Namun tindakan terhadap aksi-aksi teror dengan sasaran tersebut akan dilaksanakan berdasarkan hasil koordinasi Polri, TNI dan BNPT. Hasil penindakan oleh satuan TNI akan diserahkan kepada Polri untuk ditindaklanjuti dengan proses hukum sesuai dengan ketentuan peraturan perundangan-undangan.
Jika draft Perpres tersebut disetujui maka dapat disimpulkan bahwa negara memberikan kewenangan kepada TNI untuk melakukan penangkalan, penindakan dan pemulihan atas aksi terorisme dengan cakupan yang cukup luas.
Kewenangan tersebut berpotensi konflik karena adanya kewenangan yang hampir sama dengan institusi lain seperti Polri dan BNPT. Dengan sasaran yang sama, dan kewenangan yang sama namun dilakukan oleh institusi yang berbeda akan cukup rawan gesekan lapangan.
Di sisi lain penanganan terorisme banyak yang dilakukan dengan cara tertutup, undercover. Jika masing-masing lembaga yang mempunyai kewenangan untuk menangani terorisme melakukan aksi undercover terhadap sasaran yang sama maka potensi benturan di lapangan sangat besar.
Mencegah hal tersebut terjadi maka perlu koordinasi dan kerjasama terkait informasi intelijen terorisme. Kerjasama antar lembaga ini tidak akan berjalan dengan baik jika ada ego sektoral.
Saat ini BNPT adalah leading sector dalam penanggulangan terorisme. Jika secara resmi kewenangan untuk penangkalan, penindakan dan pemulihan atas aksi teror juga diberikan kepada TNI maka diperkirakan BNPT akan mengalami kesulitan dalam menjalankan tugasnya.

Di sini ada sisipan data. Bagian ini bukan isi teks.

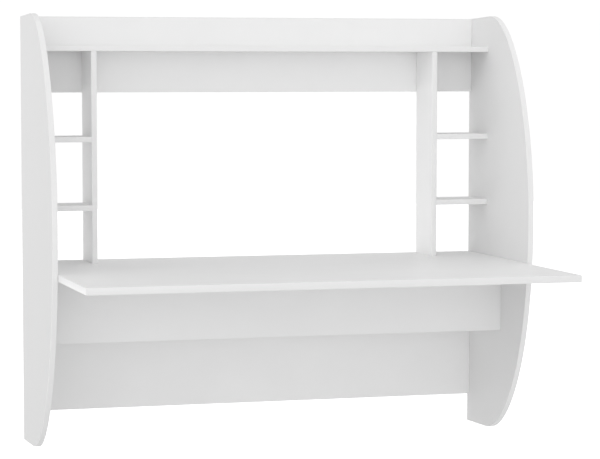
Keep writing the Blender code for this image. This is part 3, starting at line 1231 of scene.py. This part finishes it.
@dataclass
class Dowels:
    """The fluted beech dowels between the dividers and the boards above and below them.

    Attributes:
        scatter: The tree that sets the copies.
        flutes: How many flutes a dowel has.
        flute: How deep a flute is.
        chamfer: The chamfer at each end.
    """

    scatter: Scatter
    flutes: int = 14
    flute: float = 0.00018
    chamfer: float = 0.0008

    def dowel(self, radius: float, length: float) -> bpy.types.Mesh:
        """One dowel, with its foot at the origin."""
        bm = bmesh.new()
        heights = [0.0, self.chamfer, length - self.chamfer, length]
        rings = []
        for height in heights:
            at_end = height in (0.0, length)
            ring = []
            for step in range(self.flutes * 4):
                angle = math.tau * step / (self.flutes * 4)
                cut = self.flute if step % 4 == 0 else 0.0
                reach = radius - cut - (self.chamfer if at_end else 0.0)
                ring.append(bm.verts.new((reach * math.cos(angle), reach * math.sin(angle), height)))
            rings.append(ring)
        for below, above in zip(rings, rings[1:]):
            for i, vert in enumerate(below):
                j = (i + 1) % len(below)
                bm.faces.new((vert, below[j], above[j], above[i]))
        bm.faces.new(rings[0])
        bm.faces.new(rings[-1])
        return mesh_of(bm, "dowel")

    def build(self, palette: Palette) -> None:
        """Puts the dowels into the frame."""
        nodes = [f"dowel_{side}_{where}" for side in SIDES for where in ("top", "foot")]
        spots = [(Extent.of(node).middle_of(Facing.DOWN), Matrix.Identity(3)) for node in nodes]
        size = Extent.of(nodes[0]).size
        mesh = self.dowel(size.x / 2, size.z)
        self.scatter.build("divider_dowels", mesh, spots, palette.beech, Slot.DOWEL, nodes)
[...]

Secara organisasi, TNI merupakan organisasi yang lebih solid dan besar dibandingkan BNPT, tentu tidak mudah jika dalam penanggulangan terorisme TNI di bawah koordinasi BNPT.
Sisi positif dari pemberiaan kewenangan kepada TNI untuk mengatasi aksi teror adalah negara mempunyai amunisi yang kuat untuk melawan teroris dengan kekuatan militer.
Tentu saja kekuatan ini harus digunakan secara selektif seperti terhadap kelompok teror yang menggunakan teknik perang hutan, gerilya, di Poso dan Papua.
Menghadapi kelompok bersenjata, terutama jika senjata yang digunakan adalah standar militer, membutuhkan kemampuan khusus sehingga sangat tepat jika TNI mempunyai kewenangan untuk hal tersebut.
Kesiapan TNI dalam menghadapi kelompok bersenjata yang ingin mengganggu negara tidak perlu diragukan lagi. Sumber daya manusia dan infrastruktur yang dimiliki TNI sangat siap untuk menjalankan tugas pemberantasan terorisme.
Namun dengan mempertimbangkan reformasi sipil serta tugas dan kewenangan masing-masing lembaga yang terlibat dalam penanganan terorisme, maka Perpres tentang Tugas TNI dalam penanganan terorisme perlu diperbaiki terutama pada kewenangan, koordinasi, dan pembagian tugas. Perbaikan ini sangat perlu terutama jika yang dihadapi adalah target dan kasus yang sama.